Candidate Trump promised repeatedly to fix the problems of urban America. President Trump appears determined to use it as a political foil.

“If he were out here helping people, it would be one thing,” said Tyra Reeder, 18, who was giving away cellphones as part of a government program to help the poor, outside a CVS Pharmacy that was looted and burned during the unrest of 2015. “But if he’s just watching from Trump Tower, drinking out of his $10,000 cup, then he can’t say anything about Baltimore to me.”

Professor Brown put it this way: “He’s the president of the United States. The last time I checked, Baltimore is part of the United States. So if there is blame that needs to go around, that includes everybody — from the governor on down, and of course the president.”

Baltimore is in some ways two cities — one black and one white. It is also a collection of neighborhoods: The West Baltimore of Mr. Trump’s imagination is just one corner of a city that also boasts a bustling harbor; new investment along the waterfront; and hip commercial strips like 36th Street, known as “The Avenue,” in Hampden, where rainbow flags fly from storefronts and Casey Hunt, a 24-year-old chemist, was sipping a National Bohemian — the local beer known as “Natty Boh” — on Monday afternoon at the Cafe Hon. (In Baltimore, waitresses always call the customers “Hon.”)

“A lot of people like to talk” badly about Baltimore, she said, “but they’ve never been here.”

In the Druid Heights neighborhood of West Baltimore on Monday, Kevin Brown, 55, was tending a garden where an empty lot used to be — two blocks from where Mr. Cummings lives — against the backdrop of a colorful mural painted on the brick wall of a historic home. The owner had planted it in an effort to beautify the neighborhood.

“Everybody here helps each other,” Mr. Brown said, adding that that is something Mr. Trump knows little about.

Throughout the city, there was a sense of real pain. Baltimore is accustomed to being painted as downtrodden and falling apart; whenever anything bad happens, people here say, the national media swoops in, scaring away tourists and investors. Now the president of the United States is reinforcing that perception on his Twitter feed.

“People tend to hear these hurtful words and internalize it,” said the Rev. Cleveland T. A. Mason, a Baptist minister who was meeting with faith leaders on Monday at the New Shiloh Baptist Church, where Freddie Gray was eulogized four years ago. “These things that are being said by the president of the United States are more hurtful because of who he is.”

City boosters are pushing back. On Monday, after the hashtag #WeAreBaltimore started trending on Twitter, a website by that name — already in the works before Trump’s tweets — went live earlier than planned. “We are more than alright,” its home page says.

Mr. Cummings — a son of South Carolina sharecroppers who moved to Baltimore to be preachers — has represented Baltimore for more than 20 years. After the 2015 unrest, he went onto the streets of West Baltimore, where he lives, to try to keep the peace. His district also includes some white suburbs, and in 2018, he won re-election with 76 percent of the vote.

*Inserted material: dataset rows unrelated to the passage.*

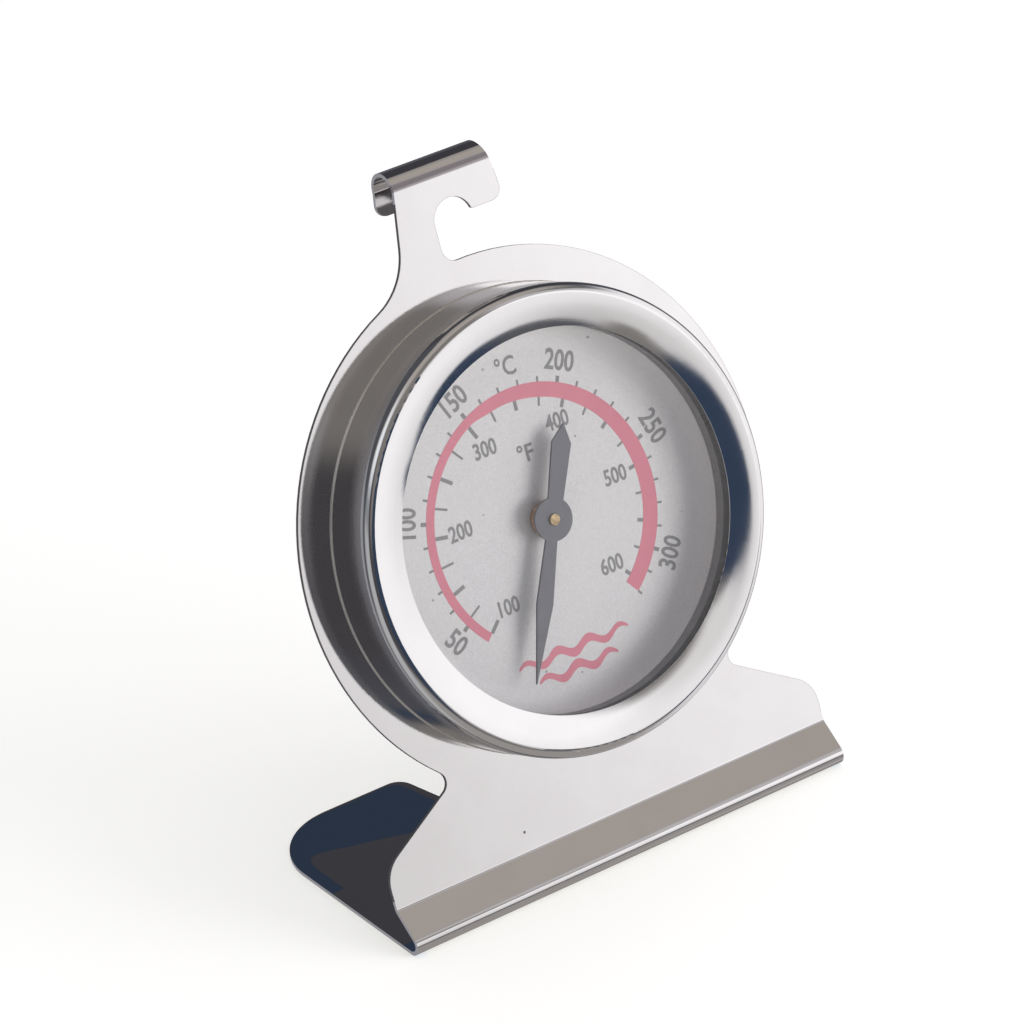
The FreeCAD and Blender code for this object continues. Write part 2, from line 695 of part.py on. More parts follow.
def write_nodes():
    """Write each piece to its own file, once every object in the document has been checked."""
    doc.recompute()
    for item in doc.Objects:
        if "Invalid" in item.State or "Error" in item.State:
            raise ValueError("%s failed: %s" % (item.Name, item.State))
    os.makedirs("parts", exist_ok=True)
    for name in NODES:
        shape = doc.getObjectsByLabel(name)[0].Shape
        if shape.isNull() or not shape.isValid():
            raise ValueError("%s has no sound shape" % name)
        shape.exportStep("parts/%s.step" % name)
        box = shape.BoundBox
        print("%-18s solids %d volume %9.2f  x %7.2f %7.2f  y %7.2f %7.2f  z %7.2f %7.2f" % (
            name, len(shape.Solids), shape.Volume, box.XMin, box.XMax, box.YMin, box.YMax,
            box.ZMin, box.ZMax))


make_stand()
make_case()
make_dial()
make_bridge()
make_bushes()
make_arbor()
make_coil()
make_pointer()
write_nodes()
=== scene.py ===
import json
import math

import bmesh
import bpy
from mathutils import Matrix, Vector


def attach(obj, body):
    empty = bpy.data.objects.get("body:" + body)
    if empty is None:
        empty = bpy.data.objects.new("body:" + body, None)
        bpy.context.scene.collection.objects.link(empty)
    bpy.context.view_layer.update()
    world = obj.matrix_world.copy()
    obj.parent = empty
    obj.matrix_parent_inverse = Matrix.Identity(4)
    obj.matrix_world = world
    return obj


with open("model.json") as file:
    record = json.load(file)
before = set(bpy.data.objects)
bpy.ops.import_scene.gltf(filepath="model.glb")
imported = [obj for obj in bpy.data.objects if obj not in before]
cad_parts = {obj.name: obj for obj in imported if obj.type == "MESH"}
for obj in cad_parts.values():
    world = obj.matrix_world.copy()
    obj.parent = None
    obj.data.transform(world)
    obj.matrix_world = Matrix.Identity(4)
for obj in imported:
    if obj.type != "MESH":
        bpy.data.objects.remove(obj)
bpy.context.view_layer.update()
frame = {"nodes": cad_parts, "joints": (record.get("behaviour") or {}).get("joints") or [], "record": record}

MM = 0.001
CASE = "case_and_stand"

# ---------------------------------------------------------------- the dial's own frame
# The pointer's joint gives the dial axis. Local x runs right, y up the plate, z out of the dial.
hinge = frame["joints"][0]
CENTRE = Vector(hinge["pos_m"])
LEAN = math.atan2(-hinge["axis"][2], hinge["axis"][1])
TILT = math.pi / 2 - LEAN
ON_PLATE = Matrix.Translation(CENTRE) @ Matrix.Rotation(TILT, 4, "X")
DIAL_FACE = 1.9          # mm in front of the plate's face

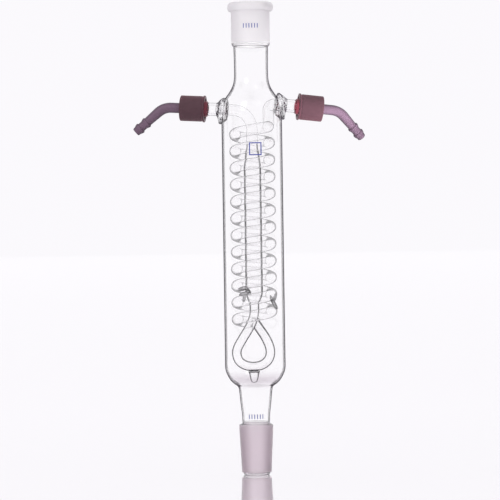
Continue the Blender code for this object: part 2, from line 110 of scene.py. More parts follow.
# Distances along a side arm, outwards from the condenser's axis.
ARM_MOUTH = 46.2 * MM
ARM_TUBE_R = 4.65 * MM
ARM_BORE_R = 3.1 * MM
ARM_MOUTH_BORE_R = 4.6 * MM
ARM_FOOT = (31.5 * MM, 34.8 * MM)
SEAL_IN = 17.6 * MM
SEAL_OUT = 25.2 * MM
SEAL_R = 9.6 * MM
SEAL_ROOM = 0.03 * MM
SEAL_FADE = 3.0 * MM  # from each end of a ring seal to where its full lean is reached
SEAL_SAG = 1.0 * MM
SHOULDER_LEAN = 0.16
THREAD_PITCH = 2.5 * MM
THREAD_CORE_R = 6.1 * MM
THREAD_CREST_R = 6.95 * MM
THREAD_FADE = 0.4  # of a pitch, over which a thread's ends die away
SKIN_DEPTH = 0.1 * MM  # how near to a radius a point has to be, to be carved
RIDGE_BASE = 1.5 * MM
RIDGE_TOP = 0.6 * MM
GLASS_THREAD = (35.4 * MM, 44.4 * MM)
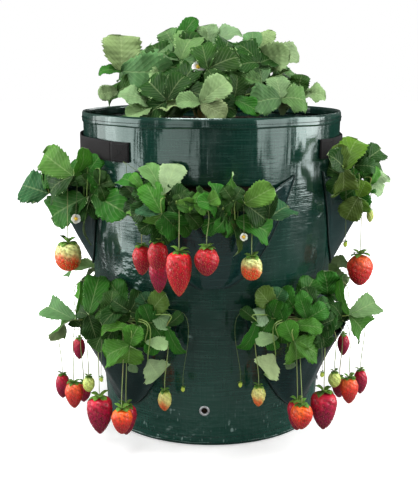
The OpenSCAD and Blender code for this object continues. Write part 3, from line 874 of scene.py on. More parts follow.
@dataclass
class BagForm:
    """Sizes of the bag and the surface of its wall."""

    height: float = 425.0
    top_r: float = 175.0
    base_r: float = 148.0
    corner_r: float = 7.0
    cloth: float = 1.2
    flare: float = 0.85
    gap: float = 0.3
    fold_height: float = 0.4
    pucker: float = 0.55
    seed: int = 11
    upper_tip: float = 212.0
    lower_tip: float = 40.0
    lower_az: float = 50.0
    pocket_h: float = 108.0
    lip_rise: float = 33.0
    mouth_half: float = 36.0
    pocket_depth: float = 50.0
    soil_drop: float = 9.0
    mix_drop: float = 15.0
    mix_crown: float = 6.0
    mix_r: float = 168.0
    strap_z: float = 382.0
    strap_w: float = 25.0
    handle_turn: float = 8.0
    pull: float = 25.0
    skin_margin: float = 6.0
    strap_margin: float = 8.0

    def wall_r(self, z: Array) -> Array:
        """Radius of the plain wall: a smooth step from base to rim over a rounded corner.

        Args:
            z: Heights.

        Returns:
            The radius at each.
        """
        t = np.clip(np.asarray(z, float) / self.height, 0, 1) ** self.flare
        c = np.maximum(0, self.corner_r - np.asarray(z, float))
        rise = self.base_r + (self.top_r - self.base_r) * eased(t)
        return rise - self.corner_r + np.sqrt(np.maximum(0, self.corner_r**2 - c * c))

    def folds(self, az: Array, z: Array) -> Array:
        """Soft folds: waves round the bag that lean as they climb, and puckers at the base.

        Args:
            az: Directions.
            z: Heights.

        Returns:
            How far the cloth stands off the plain wall.
        """
        rng, count = np.random.default_rng(self.seed), 18
        around = rng.integers(3, 23, count)
        lean, phase = rng.normal(0, 1.1, count), rng.uniform(0, 2 * np.pi, count)
        size = rng.uniform(0.4, 1.0, count) * (7 / around) ** 0.6
        a, h = np.radians(np.asarray(az, float)), np.asarray(z, float) / self.height
        slow = size * np.cos(around * a[..., None] + lean * 2 * np.pi * h[..., None] + phase)
        calm = 0.35 + 0.65 * np.sin(np.pi * np.clip(h, 0, 1)) ** 0.6
        band = np.exp(-(((np.asarray(z, float) - 8) / 6) ** 2))
        small = np.cos(96 * a + 2.5 * np.sin(7 * a)) * (0.6 + 0.4 * np.sin(5 * a + 1))
        return self.fold_height * slow.sum(-1) * calm + self.pucker * band * small

    def cloth_r(self, az: Array, z: Array) -> Array:
        """Radius of the folded wall's outer face."""
        return self.wall_r(z) + self.folds(az, z)

    def pocket_half(self, h: Array) -> Array:
        """Half angle of a pocket at a height above its tip."""
        return self.mouth_half * np.maximum(0.001, h / (self.pocket_h + self.lip_rise)) ** 0.45

    def bulge(self, u: Array, h: Array) -> Array:
        """How far a pocket stands off the wall, u from -1 to 1 across it."""
        return self.pocket_depth / self.pocket_h * h * (1 - np.minimum(1, np.abs(u)) ** 1.5)

    def swell(self, u: Array, h: Array) -> Array:
        """The bulge of the sewn cloth, drawn in towards its two corners by a smooth step."""
        return self.bulge(u, h) * (1 - 0.93 * eased(np.clip((np.abs(u) - 0.5) / 0.42, 0, 1)))

    def lip_h(self, u: Array) -> Array:
        """Height of a pocket's lip above its tip."""
        return self.pocket_h + self.lip_rise * np.asarray(u, float) ** 2

    def mix_z(self, r: Array) -> Array:
        """Height of the bag's soil, which sinks evenly from the middle."""
        return self.height - self.mix_drop - self.mix_crown * r / self.mix_r

    def skin_r(self, az: Array, z: float) -> Array:
        """How far the bag and its pockets reach in directions of the front right quarter.

        Args:
            az: The directions.
            z: Height.

        Returns:
            The farthest radius in each direction.
        """
        most = np.zeros_like(az)
        for turn, tip in ((0.0, self.upper_tip), (90.0, self.upper_tip), (self.lower_az, self.lower_tip)):
            h = z - tip
            if 0 < h <= self.pocket_h + self.lip_rise:
                u = (az - turn) / self.pocket_half(h)
                most = np.maximum(most, np.where(np.abs(u) < 1, self.bulge(u, min(h, self.pocket_h)), 0))
        return self.wall_r(z) + self.cloth + 0.8 + most

    def reach(self, x: float, z: float) -> float:
        """How far the bag or a pulled handle reaches to the front at a place seen from there.

        Args:
            x: Distance from the middle, to either side.
            z: Height.

        Returns:
            The distance forward.
        """
        strap, outer = 0.0, self.top_r + self.strap_margin
        if abs(z - self.strap_z) <= self.strap_w and self.top_r / 2 <= x <= outer + self.pull:
            strap = self.pull * math.sin(math.radians(self.handle_turn))
            strap += math.sqrt(max(0, outer**2 - max(0, x - self.pull) ** 2))
        az = np.arange(0, 88, 3.0)
        r, a = self.skin_r(az, z), np.radians(az)
        return max(strap, float(np.where(r * np.sin(a) > x - self.skin_margin, r * np.cos(a), 0).max()))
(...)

As chairman of the House Committee on Oversight and Reform, a role that gives him the authority to investigate the president, he is a powerful and vocal critic of Mr. Trump. In Baltimore, Mr. Cummings is revered; the president, by contrast, is reviled. Mr. Trump took just 10 percent of the vote in Baltimore in 2016.

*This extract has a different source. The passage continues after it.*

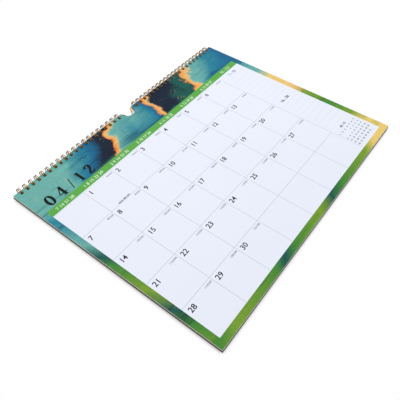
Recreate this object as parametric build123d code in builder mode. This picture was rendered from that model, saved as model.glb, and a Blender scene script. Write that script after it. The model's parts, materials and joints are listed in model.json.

In West Baltimore, the kerfuffle around Mr. Trump’s tweets was tempered by an acknowledgment that any criticism of Charm City was going to have some truth to it.

On a street corner a few blocks from the Penn-North metro station, where the CVS drugstore has been rebuilt and two police cars sat on the plaza, Isaiah Lee was helping his uncle at the street stand in a vacant lot strewn with trash.

“Look at where we live at,” Isaiah said. “I mean, Baltimore may be not that great, but Baltimore is not what you think it is.”